**EXERCISE REQUIREMENTS:**
The records that follow are to be repeated without alteration.

**ENTRIES SUPPLIED:**
**********
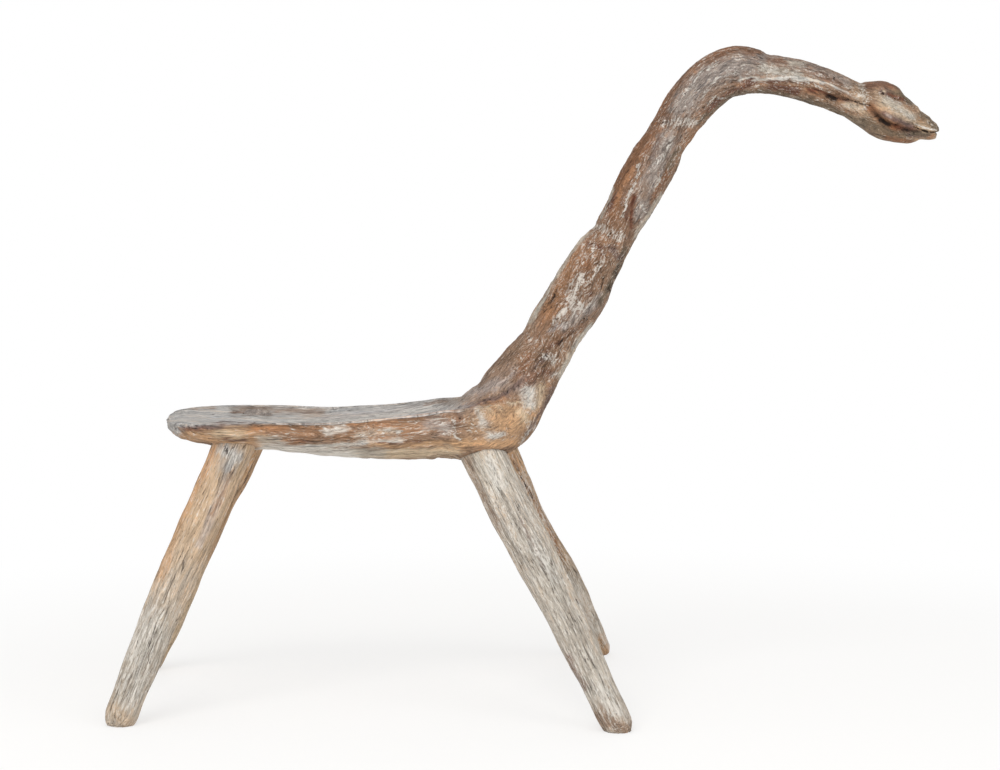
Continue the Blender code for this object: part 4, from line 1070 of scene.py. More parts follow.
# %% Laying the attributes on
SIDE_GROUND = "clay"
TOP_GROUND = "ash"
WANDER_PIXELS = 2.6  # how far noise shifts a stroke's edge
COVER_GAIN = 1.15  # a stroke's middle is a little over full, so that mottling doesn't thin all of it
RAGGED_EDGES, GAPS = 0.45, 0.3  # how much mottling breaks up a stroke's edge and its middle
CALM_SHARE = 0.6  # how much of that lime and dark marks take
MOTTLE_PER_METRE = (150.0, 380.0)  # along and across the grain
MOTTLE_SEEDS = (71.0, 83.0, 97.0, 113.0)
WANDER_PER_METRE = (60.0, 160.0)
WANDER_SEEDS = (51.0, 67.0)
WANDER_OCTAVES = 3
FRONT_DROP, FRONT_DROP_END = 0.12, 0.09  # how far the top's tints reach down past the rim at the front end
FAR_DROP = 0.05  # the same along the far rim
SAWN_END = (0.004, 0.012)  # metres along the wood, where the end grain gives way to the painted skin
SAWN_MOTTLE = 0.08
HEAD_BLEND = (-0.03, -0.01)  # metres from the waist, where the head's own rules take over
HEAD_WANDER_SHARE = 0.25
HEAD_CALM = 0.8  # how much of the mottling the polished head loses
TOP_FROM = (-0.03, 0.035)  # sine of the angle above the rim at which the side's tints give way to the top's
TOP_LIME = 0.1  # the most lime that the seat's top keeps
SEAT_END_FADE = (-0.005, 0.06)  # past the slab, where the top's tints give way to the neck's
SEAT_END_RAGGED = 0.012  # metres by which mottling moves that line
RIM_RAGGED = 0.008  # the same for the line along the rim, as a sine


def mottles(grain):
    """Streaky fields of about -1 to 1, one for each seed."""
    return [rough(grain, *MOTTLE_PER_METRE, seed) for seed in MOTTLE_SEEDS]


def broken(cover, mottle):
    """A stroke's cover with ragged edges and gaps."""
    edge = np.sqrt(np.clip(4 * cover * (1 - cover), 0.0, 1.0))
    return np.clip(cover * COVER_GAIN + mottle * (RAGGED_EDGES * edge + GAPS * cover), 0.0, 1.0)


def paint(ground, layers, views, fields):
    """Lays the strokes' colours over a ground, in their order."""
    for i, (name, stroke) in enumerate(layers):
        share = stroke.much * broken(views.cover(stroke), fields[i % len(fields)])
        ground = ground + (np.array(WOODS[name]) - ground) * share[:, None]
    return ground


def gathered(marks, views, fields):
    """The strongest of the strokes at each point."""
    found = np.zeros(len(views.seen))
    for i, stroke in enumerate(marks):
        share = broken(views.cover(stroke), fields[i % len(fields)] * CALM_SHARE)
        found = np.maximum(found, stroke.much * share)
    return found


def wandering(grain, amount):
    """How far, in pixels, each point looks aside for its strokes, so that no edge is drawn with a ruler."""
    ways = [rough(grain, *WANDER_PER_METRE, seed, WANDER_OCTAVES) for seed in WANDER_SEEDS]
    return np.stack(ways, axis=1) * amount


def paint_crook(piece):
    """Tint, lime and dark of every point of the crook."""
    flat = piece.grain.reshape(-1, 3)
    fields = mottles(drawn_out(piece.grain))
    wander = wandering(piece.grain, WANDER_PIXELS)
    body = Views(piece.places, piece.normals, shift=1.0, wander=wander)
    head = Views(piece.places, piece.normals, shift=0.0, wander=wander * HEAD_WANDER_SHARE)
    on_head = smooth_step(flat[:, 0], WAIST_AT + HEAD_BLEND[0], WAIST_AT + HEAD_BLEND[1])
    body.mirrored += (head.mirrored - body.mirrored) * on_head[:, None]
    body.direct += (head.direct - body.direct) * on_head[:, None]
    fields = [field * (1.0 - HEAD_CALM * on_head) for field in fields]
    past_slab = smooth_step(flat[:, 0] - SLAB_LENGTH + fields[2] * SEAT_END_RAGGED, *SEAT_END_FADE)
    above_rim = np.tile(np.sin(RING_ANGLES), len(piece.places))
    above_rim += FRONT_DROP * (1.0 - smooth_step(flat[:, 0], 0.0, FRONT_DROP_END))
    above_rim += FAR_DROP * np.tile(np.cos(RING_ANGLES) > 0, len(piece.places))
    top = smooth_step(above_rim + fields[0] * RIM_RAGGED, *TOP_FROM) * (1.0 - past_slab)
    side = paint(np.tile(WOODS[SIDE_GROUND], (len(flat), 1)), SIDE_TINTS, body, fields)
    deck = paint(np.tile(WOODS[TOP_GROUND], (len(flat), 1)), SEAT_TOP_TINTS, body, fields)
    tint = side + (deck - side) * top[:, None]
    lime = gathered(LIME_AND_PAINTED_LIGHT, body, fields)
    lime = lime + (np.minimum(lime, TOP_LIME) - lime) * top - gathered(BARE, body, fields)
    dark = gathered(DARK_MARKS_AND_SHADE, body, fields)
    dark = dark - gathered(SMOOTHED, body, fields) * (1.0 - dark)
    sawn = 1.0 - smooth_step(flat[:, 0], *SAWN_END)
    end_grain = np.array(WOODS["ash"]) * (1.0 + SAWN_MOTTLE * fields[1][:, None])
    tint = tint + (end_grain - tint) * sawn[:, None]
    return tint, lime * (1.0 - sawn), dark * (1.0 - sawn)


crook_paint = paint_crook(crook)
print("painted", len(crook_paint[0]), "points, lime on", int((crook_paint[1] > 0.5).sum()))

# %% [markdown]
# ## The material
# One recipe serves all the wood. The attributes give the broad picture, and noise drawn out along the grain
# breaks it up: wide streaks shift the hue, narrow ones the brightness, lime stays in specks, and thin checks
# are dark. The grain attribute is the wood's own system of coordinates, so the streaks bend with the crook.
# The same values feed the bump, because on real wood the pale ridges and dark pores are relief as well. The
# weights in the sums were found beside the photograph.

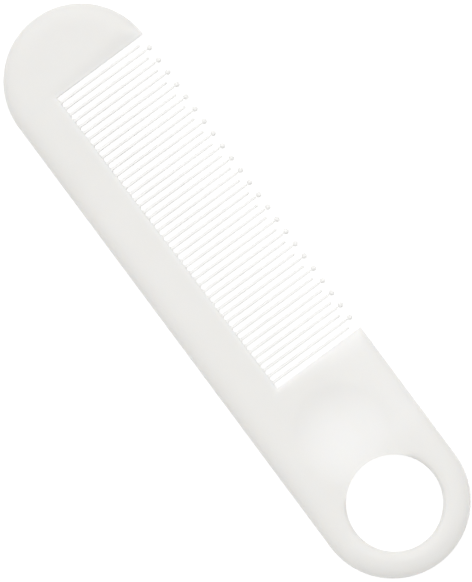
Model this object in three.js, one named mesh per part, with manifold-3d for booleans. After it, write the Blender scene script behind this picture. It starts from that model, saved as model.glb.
**********
**WORKED ANSWER:**
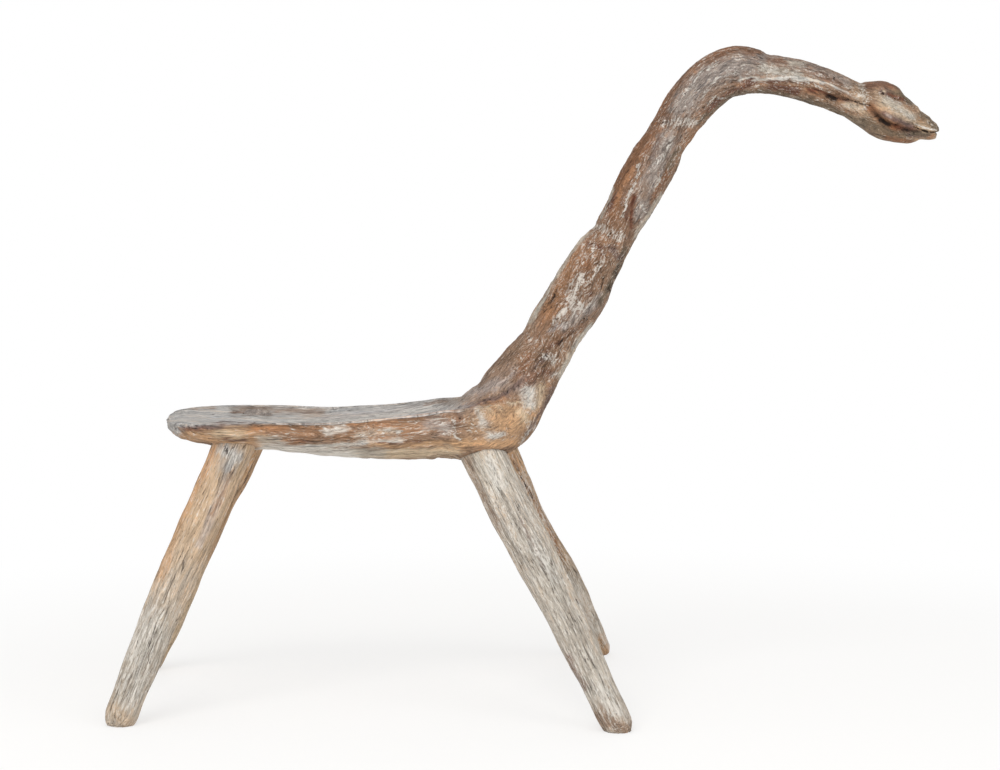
Continue the Blender code for this object: part 4, from line 1070 of scene.py. More parts follow.
# %% Laying the attributes on
SIDE_GROUND = "clay"
TOP_GROUND = "ash"
WANDER_PIXELS = 2.6  # how far noise shifts a stroke's edge
COVER_GAIN = 1.15  # a stroke's middle is a little over full, so that mottling doesn't thin all of it
RAGGED_EDGES, GAPS = 0.45, 0.3  # how much mottling breaks up a stroke's edge and its middle
CALM_SHARE = 0.6  # how much of that lime and dark marks take
MOTTLE_PER_METRE = (150.0, 380.0)  # along and across the grain
MOTTLE_SEEDS = (71.0, 83.0, 97.0, 113.0)
WANDER_PER_METRE = (60.0, 160.0)
WANDER_SEEDS = (51.0, 67.0)
WANDER_OCTAVES = 3
FRONT_DROP, FRONT_DROP_END = 0.12, 0.09  # how far the top's tints reach down past the rim at the front end
FAR_DROP = 0.05  # the same along the far rim
SAWN_END = (0.004, 0.012)  # metres along the wood, where the end grain gives way to the painted skin
SAWN_MOTTLE = 0.08
HEAD_BLEND = (-0.03, -0.01)  # metres from the waist, where the head's own rules take over
HEAD_WANDER_SHARE = 0.25
HEAD_CALM = 0.8  # how much of the mottling the polished head loses
TOP_FROM = (-0.03, 0.035)  # sine of the angle above the rim at which the side's tints give way to the top's
TOP_LIME = 0.1  # the most lime that the seat's top keeps
SEAT_END_FADE = (-0.005, 0.06)  # past the slab, where the top's tints give way to the neck's
SEAT_END_RAGGED = 0.012  # metres by which mottling moves that line
RIM_RAGGED = 0.008  # the same for the line along the rim, as a sine


def mottles(grain):
    """Streaky fields of about -1 to 1, one for each seed."""
    return [rough(grain, *MOTTLE_PER_METRE, seed) for seed in MOTTLE_SEEDS]


def broken(cover, mottle):
    """A stroke's cover with ragged edges and gaps."""
    edge = np.sqrt(np.clip(4 * cover * (1 - cover), 0.0, 1.0))
    return np.clip(cover * COVER_GAIN + mottle * (RAGGED_EDGES * edge + GAPS * cover), 0.0, 1.0)


def paint(ground, layers, views, fields):
    """Lays the strokes' colours over a ground, in their order."""
    for i, (name, stroke) in enumerate(layers):
        share = stroke.much * broken(views.cover(stroke), fields[i % len(fields)])
        ground = ground + (np.array(WOODS[name]) - ground) * share[:, None]
    return ground


def gathered(marks, views, fields):
    """The strongest of the strokes at each point."""
    found = np.zeros(len(views.seen))
    for i, stroke in enumerate(marks):
        share = broken(views.cover(stroke), fields[i % len(fields)] * CALM_SHARE)
        found = np.maximum(found, stroke.much * share)
    return found


def wandering(grain, amount):
    """How far, in pixels, each point looks aside for its strokes, so that no edge is drawn with a ruler."""
    ways = [rough(grain, *WANDER_PER_METRE, seed, WANDER_OCTAVES) for seed in WANDER_SEEDS]
    return np.stack(ways, axis=1) * amount


def paint_crook(piece):
    """Tint, lime and dark of every point of the crook."""
    flat = piece.grain.reshape(-1, 3)
    fields = mottles(drawn_out(piece.grain))
    wander = wandering(piece.grain, WANDER_PIXELS)
    body = Views(piece.places, piece.normals, shift=1.0, wander=wander)
    head = Views(piece.places, piece.normals, shift=0.0, wander=wander * HEAD_WANDER_SHARE)
    on_head = smooth_step(flat[:, 0], WAIST_AT + HEAD_BLEND[0], WAIST_AT + HEAD_BLEND[1])
    body.mirrored += (head.mirrored - body.mirrored) * on_head[:, None]
    body.direct += (head.direct - body.direct) * on_head[:, None]
    fields = [field * (1.0 - HEAD_CALM * on_head) for field in fields]
    past_slab = smooth_step(flat[:, 0] - SLAB_LENGTH + fields[2] * SEAT_END_RAGGED, *SEAT_END_FADE)
    above_rim = np.tile(np.sin(RING_ANGLES), len(piece.places))
    above_rim += FRONT_DROP * (1.0 - smooth_step(flat[:, 0], 0.0, FRONT_DROP_END))
    above_rim += FAR_DROP * np.tile(np.cos(RING_ANGLES) > 0, len(piece.places))
    top = smooth_step(above_rim + fields[0] * RIM_RAGGED, *TOP_FROM) * (1.0 - past_slab)
    side = paint(np.tile(WOODS[SIDE_GROUND], (len(flat), 1)), SIDE_TINTS, body, fields)
    deck = paint(np.tile(WOODS[TOP_GROUND], (len(flat), 1)), SEAT_TOP_TINTS, body, fields)
    tint = side + (deck - side) * top[:, None]
    lime = gathered(LIME_AND_PAINTED_LIGHT, body, fields)
    lime = lime + (np.minimum(lime, TOP_LIME) - lime) * top - gathered(BARE, body, fields)
    dark = gathered(DARK_MARKS_AND_SHADE, body, fields)
    dark = dark - gathered(SMOOTHED, body, fields) * (1.0 - dark)
    sawn = 1.0 - smooth_step(flat[:, 0], *SAWN_END)
    end_grain = np.array(WOODS["ash"]) * (1.0 + SAWN_MOTTLE * fields[1][:, None])
    tint = tint + (end_grain - tint) * sawn[:, None]
    return tint, lime * (1.0 - sawn), dark * (1.0 - sawn)


crook_paint = paint_crook(crook)
print("painted", len(crook_paint[0]), "points, lime on", int((crook_paint[1] > 0.5).sum()))

# %% [markdown]
# ## The material
# One recipe serves all the wood. The attributes give the broad picture, and noise drawn out along the grain
# breaks it up: wide streaks shift the hue, narrow ones the brightness, lime stays in specks, and thin checks
# are dark. The grain attribute is the wood's own system of coordinates, so the streaks bend with the crook.
# The same values feed the bump, because on real wood the pale ridges and dark pores are relief as well. The
# weights in the sums were found beside the photograph.

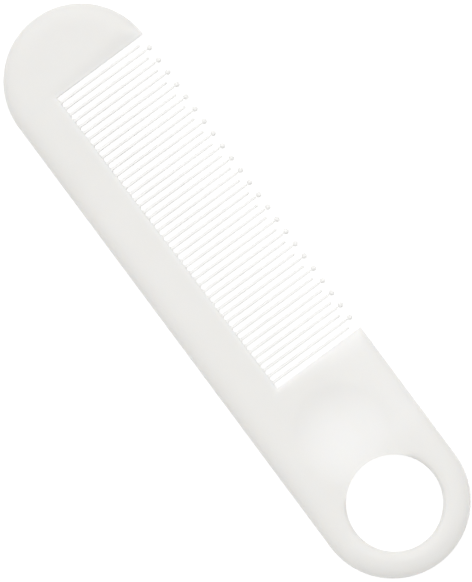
Model this object in three.js, one named mesh per part, with manifold-3d for booleans. After it, write the Blender scene script behind this picture. It starts from that model, saved as model.glb.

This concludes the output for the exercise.